◆ **Data lines**
** Start **

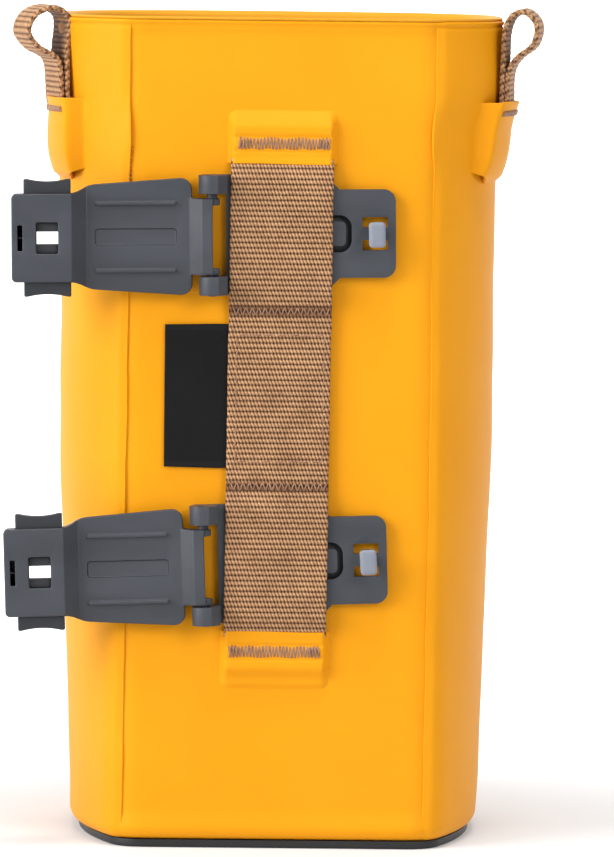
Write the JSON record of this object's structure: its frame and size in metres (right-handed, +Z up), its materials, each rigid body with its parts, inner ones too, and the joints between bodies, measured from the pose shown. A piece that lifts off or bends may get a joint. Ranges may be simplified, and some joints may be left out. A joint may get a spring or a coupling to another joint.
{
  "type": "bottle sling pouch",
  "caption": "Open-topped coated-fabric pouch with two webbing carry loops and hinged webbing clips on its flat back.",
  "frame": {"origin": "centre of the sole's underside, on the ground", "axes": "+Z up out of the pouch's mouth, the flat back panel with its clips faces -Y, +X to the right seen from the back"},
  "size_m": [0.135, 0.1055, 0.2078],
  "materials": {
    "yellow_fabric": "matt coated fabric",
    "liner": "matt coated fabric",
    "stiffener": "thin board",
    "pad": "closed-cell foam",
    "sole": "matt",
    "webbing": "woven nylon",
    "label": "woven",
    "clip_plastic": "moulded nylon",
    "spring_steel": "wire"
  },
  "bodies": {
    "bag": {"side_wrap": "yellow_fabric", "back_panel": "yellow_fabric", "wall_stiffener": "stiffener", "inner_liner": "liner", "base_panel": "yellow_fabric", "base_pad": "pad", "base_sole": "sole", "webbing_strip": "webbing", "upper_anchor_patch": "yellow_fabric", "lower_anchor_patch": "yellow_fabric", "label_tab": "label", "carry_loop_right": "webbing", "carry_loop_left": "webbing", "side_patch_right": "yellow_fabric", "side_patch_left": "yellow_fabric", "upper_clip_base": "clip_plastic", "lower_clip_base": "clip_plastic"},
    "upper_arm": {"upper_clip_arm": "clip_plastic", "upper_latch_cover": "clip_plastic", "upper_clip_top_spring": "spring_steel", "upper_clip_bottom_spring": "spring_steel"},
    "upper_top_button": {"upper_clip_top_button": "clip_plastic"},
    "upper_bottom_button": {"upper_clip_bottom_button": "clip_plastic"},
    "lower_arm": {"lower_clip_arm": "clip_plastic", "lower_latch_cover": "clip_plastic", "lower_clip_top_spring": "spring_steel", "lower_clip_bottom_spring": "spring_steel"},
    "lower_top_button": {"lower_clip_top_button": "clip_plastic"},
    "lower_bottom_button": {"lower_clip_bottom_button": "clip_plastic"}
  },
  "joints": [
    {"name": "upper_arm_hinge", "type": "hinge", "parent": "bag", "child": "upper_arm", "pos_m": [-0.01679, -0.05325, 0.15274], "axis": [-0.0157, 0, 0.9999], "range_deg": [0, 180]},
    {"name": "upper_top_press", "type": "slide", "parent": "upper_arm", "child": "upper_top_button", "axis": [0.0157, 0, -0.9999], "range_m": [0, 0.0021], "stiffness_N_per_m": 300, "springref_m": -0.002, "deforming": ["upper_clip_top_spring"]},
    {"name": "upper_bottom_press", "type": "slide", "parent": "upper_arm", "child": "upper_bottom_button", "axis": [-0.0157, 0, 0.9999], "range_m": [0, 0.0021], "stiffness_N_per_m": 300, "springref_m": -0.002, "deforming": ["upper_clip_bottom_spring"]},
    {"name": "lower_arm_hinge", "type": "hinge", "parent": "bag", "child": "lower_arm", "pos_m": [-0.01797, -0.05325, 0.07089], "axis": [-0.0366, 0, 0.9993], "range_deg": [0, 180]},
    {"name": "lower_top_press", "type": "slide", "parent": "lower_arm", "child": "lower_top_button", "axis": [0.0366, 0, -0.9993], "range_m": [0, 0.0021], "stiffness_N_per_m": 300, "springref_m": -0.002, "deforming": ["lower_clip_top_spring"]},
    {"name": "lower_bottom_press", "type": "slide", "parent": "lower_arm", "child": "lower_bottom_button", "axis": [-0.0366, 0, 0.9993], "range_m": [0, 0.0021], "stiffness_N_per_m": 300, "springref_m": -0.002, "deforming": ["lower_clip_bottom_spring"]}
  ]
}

** End **
** Start **

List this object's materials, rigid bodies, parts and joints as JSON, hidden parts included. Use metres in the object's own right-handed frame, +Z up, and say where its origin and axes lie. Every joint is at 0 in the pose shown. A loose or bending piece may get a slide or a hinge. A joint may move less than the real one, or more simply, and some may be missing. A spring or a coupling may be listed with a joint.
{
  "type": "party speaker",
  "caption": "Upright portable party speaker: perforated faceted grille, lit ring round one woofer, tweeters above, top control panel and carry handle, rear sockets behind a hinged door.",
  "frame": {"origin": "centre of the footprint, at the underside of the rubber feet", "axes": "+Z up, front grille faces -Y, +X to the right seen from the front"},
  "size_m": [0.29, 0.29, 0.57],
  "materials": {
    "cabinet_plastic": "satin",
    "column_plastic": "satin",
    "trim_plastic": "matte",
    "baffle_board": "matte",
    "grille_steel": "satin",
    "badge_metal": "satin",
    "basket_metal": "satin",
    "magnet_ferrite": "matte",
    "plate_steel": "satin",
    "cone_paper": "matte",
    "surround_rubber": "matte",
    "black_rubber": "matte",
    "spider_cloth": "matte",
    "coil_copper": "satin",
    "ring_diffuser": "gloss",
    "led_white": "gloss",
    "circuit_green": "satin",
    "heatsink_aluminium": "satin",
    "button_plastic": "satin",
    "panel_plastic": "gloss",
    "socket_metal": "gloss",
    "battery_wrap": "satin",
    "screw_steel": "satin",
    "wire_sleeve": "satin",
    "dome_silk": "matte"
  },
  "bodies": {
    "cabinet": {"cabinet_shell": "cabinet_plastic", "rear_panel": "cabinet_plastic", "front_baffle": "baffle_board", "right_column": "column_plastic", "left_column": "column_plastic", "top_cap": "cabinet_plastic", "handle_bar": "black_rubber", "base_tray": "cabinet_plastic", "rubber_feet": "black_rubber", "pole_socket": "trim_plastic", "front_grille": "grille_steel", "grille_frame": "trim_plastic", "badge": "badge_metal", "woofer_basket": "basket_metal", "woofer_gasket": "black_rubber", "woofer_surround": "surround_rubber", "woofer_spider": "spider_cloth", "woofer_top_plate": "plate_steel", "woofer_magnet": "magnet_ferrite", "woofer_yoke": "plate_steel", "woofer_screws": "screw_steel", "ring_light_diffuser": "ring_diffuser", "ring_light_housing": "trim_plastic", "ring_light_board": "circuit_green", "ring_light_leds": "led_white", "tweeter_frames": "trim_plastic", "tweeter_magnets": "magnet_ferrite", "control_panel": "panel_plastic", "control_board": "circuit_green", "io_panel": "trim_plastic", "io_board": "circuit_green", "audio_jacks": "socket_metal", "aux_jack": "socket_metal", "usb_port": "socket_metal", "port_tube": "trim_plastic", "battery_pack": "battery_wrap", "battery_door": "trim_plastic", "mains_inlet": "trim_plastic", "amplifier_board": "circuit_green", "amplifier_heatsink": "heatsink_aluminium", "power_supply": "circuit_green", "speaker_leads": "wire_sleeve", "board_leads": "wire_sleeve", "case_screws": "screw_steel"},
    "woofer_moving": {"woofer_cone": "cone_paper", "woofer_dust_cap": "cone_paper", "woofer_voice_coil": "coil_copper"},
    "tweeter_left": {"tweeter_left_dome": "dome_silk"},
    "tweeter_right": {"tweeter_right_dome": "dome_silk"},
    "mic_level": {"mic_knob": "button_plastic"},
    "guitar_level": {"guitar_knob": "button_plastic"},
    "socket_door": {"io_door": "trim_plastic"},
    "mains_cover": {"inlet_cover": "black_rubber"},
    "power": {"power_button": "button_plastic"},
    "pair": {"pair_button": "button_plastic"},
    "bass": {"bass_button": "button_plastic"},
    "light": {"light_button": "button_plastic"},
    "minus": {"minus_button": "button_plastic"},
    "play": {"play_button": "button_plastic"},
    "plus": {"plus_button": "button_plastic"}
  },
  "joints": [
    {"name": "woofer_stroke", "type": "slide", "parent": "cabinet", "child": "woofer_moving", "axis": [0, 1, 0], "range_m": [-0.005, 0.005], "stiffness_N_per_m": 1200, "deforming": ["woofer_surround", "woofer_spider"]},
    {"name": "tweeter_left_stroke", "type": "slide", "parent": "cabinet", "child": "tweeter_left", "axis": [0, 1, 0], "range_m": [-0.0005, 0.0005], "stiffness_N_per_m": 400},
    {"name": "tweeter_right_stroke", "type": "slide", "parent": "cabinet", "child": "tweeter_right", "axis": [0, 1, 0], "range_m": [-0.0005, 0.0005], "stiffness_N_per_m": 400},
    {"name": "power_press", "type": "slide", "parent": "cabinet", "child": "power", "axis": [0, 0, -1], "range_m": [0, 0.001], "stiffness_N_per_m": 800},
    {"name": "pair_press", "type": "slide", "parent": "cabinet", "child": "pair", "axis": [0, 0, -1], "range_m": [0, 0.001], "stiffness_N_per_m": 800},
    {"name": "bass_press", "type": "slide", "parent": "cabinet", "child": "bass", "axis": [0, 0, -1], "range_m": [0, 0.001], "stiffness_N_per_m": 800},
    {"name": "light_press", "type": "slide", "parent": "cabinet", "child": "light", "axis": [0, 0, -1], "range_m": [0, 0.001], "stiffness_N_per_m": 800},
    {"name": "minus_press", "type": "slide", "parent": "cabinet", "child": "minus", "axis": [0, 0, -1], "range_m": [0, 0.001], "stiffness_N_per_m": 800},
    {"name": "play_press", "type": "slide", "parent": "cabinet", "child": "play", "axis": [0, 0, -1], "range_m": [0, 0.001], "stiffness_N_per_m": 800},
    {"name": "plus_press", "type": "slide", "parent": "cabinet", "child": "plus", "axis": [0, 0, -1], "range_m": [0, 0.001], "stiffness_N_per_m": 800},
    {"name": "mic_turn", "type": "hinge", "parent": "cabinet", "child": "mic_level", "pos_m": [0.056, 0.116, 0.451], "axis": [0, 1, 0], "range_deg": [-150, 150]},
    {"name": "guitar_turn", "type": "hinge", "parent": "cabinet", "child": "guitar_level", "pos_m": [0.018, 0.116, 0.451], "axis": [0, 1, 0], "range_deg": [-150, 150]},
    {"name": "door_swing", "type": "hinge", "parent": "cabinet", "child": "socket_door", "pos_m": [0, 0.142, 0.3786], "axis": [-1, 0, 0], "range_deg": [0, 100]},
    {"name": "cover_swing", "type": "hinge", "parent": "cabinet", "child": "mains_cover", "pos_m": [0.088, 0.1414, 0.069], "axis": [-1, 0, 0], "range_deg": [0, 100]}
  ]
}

** End **

◆ **Instructions to follow**
Single out each line of the records above with the string "piece" in it, and copy it.

◆ **Full response**
Write the JSON record of this object's structure: its frame and size in metres (right-handed, +Z up), its materials, each rigid body with its parts, inner ones too, and the joints between bodies, measured from the pose shown. A piece that lifts off or bends may get a joint. Ranges may be simplified, and some joints may be left out. A joint may get a spring or a coupling to another joint.
List this object's materials, rigid bodies, parts and joints as JSON, hidden parts included. Use metres in the object's own right-handed frame, +Z up, and say where its origin and axes lie. Every joint is at 0 in the pose shown. A loose or bending piece may get a slide or a hinge. A joint may move less than the real one, or more simply, and some may be missing. A spring or a coupling may be listed with a joint.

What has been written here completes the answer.